Extract the complete listing and output it unchanged.
+++ Material provided +++
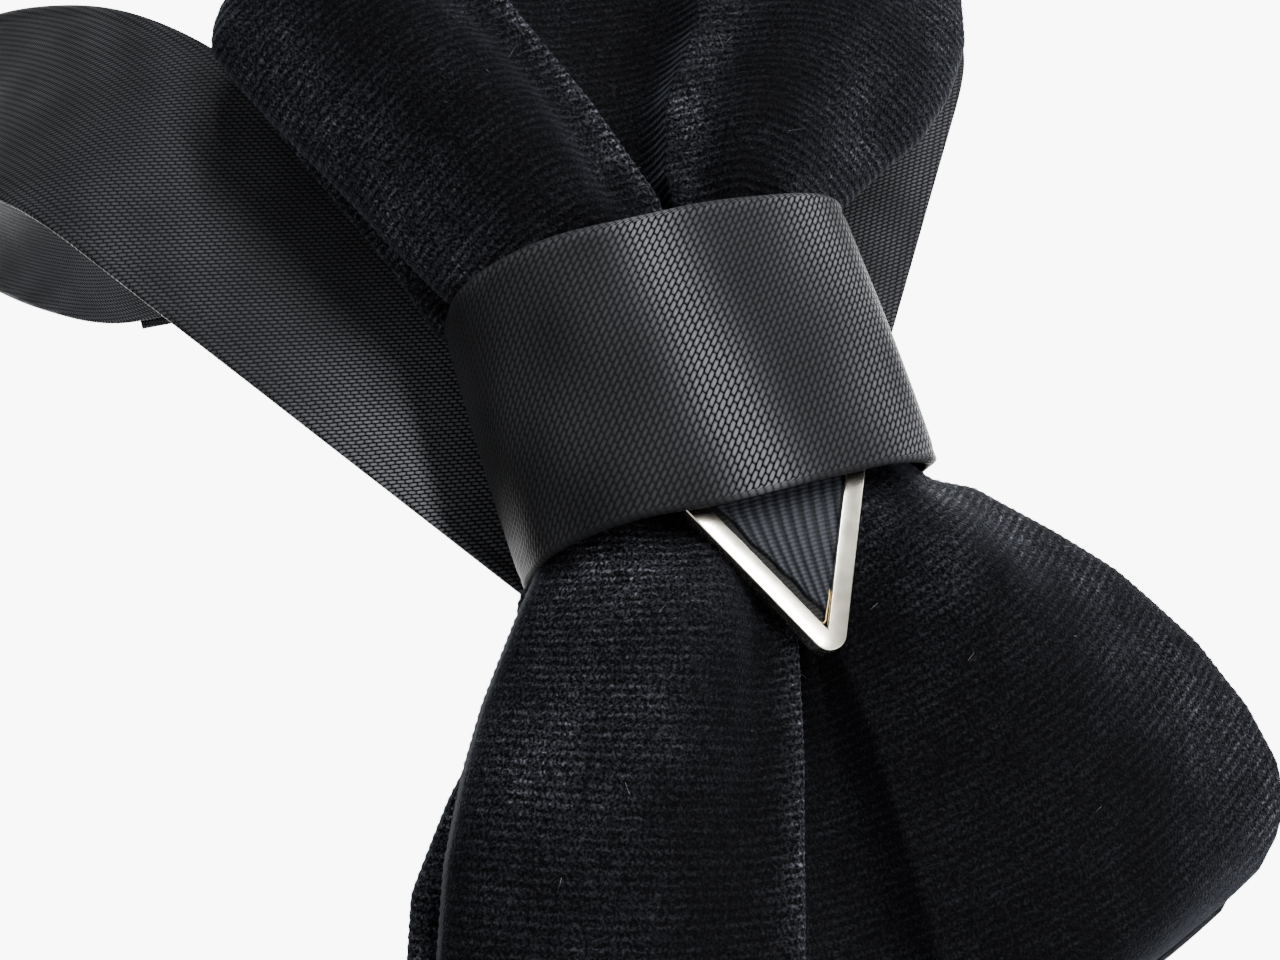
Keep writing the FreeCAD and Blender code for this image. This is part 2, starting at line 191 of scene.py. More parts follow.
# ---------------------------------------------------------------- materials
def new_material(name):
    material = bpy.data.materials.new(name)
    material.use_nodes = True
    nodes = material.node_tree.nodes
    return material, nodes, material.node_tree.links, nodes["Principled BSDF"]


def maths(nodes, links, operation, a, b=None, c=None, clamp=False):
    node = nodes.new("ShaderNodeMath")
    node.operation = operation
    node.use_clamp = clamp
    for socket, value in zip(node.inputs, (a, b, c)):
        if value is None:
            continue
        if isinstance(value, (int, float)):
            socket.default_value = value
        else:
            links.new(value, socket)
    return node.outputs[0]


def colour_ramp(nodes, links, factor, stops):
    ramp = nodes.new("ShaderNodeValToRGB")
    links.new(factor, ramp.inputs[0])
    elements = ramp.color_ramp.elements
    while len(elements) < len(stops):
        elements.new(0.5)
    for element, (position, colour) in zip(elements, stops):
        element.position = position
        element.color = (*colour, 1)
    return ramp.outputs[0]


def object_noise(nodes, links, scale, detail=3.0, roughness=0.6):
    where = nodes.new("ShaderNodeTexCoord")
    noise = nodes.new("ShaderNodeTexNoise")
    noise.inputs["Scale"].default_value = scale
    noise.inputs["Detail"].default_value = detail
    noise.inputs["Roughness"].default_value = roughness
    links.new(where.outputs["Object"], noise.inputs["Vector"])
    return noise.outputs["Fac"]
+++
(Task result)
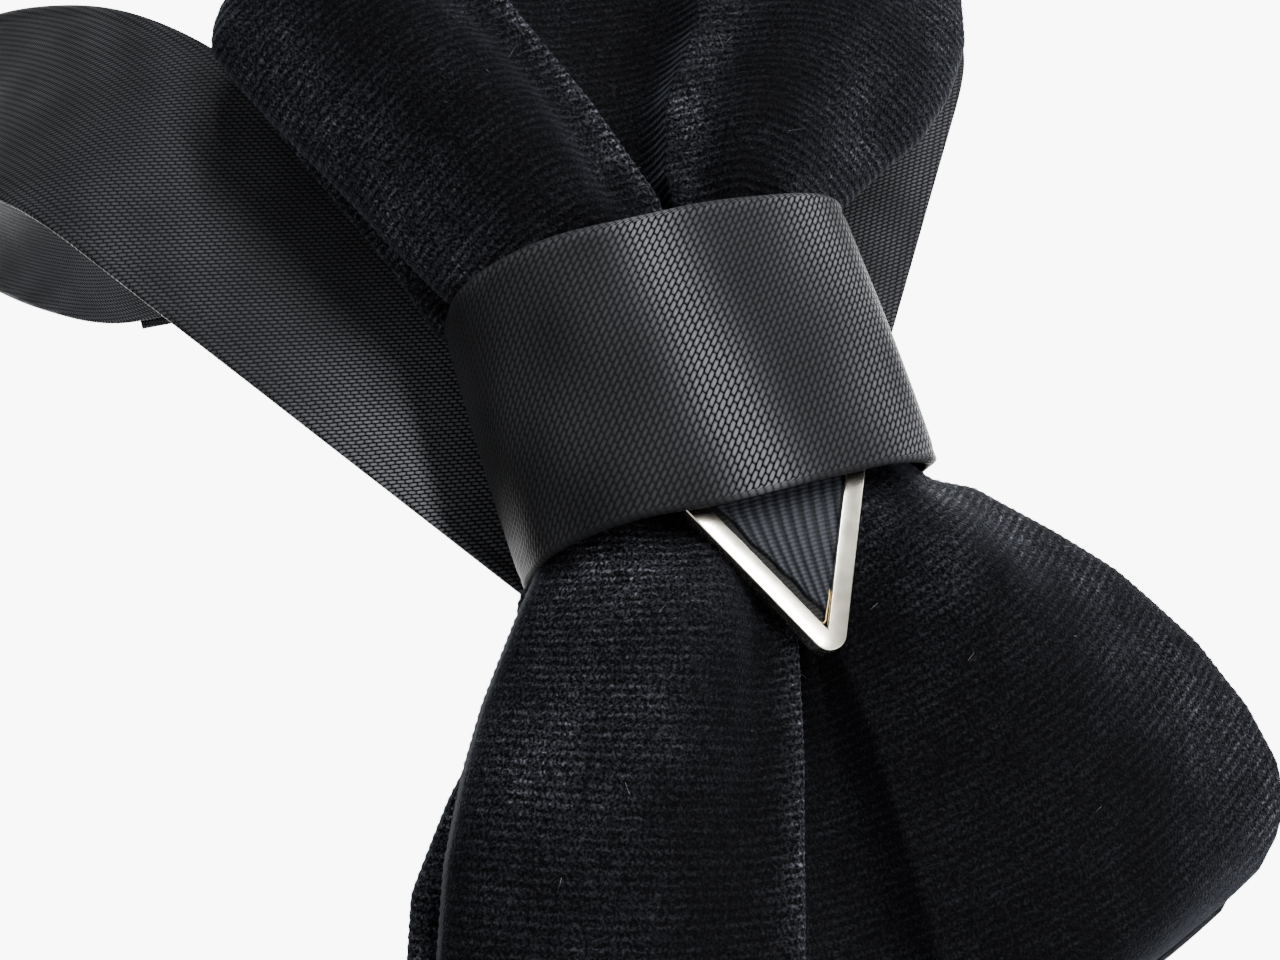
Keep writing the FreeCAD and Blender code for this image. This is part 2, starting at line 191 of scene.py. More parts follow.
# ---------------------------------------------------------------- materials
def new_material(name):
    material = bpy.data.materials.new(name)
    material.use_nodes = True
    nodes = material.node_tree.nodes
    return material, nodes, material.node_tree.links, nodes["Principled BSDF"]


def maths(nodes, links, operation, a, b=None, c=None, clamp=False):
    node = nodes.new("ShaderNodeMath")
    node.operation = operation
    node.use_clamp = clamp
    for socket, value in zip(node.inputs, (a, b, c)):
        if value is None:
            continue
        if isinstance(value, (int, float)):
            socket.default_value = value
        else:
            links.new(value, socket)
    return node.outputs[0]


def colour_ramp(nodes, links, factor, stops):
    ramp = nodes.new("ShaderNodeValToRGB")
    links.new(factor, ramp.inputs[0])
    elements = ramp.color_ramp.elements
    while len(elements) < len(stops):
        elements.new(0.5)
    for element, (position, colour) in zip(elements, stops):
        element.position = position
        element.color = (*colour, 1)
    return ramp.outputs[0]


def object_noise(nodes, links, scale, detail=3.0, roughness=0.6):
    where = nodes.new("ShaderNodeTexCoord")
    noise = nodes.new("ShaderNodeTexNoise")
    noise.inputs["Scale"].default_value = scale
    noise.inputs["Detail"].default_value = detail
    noise.inputs["Roughness"].default_value = roughness
    links.new(where.outputs["Object"], noise.inputs["Vector"])
    return noise.outputs["Fac"]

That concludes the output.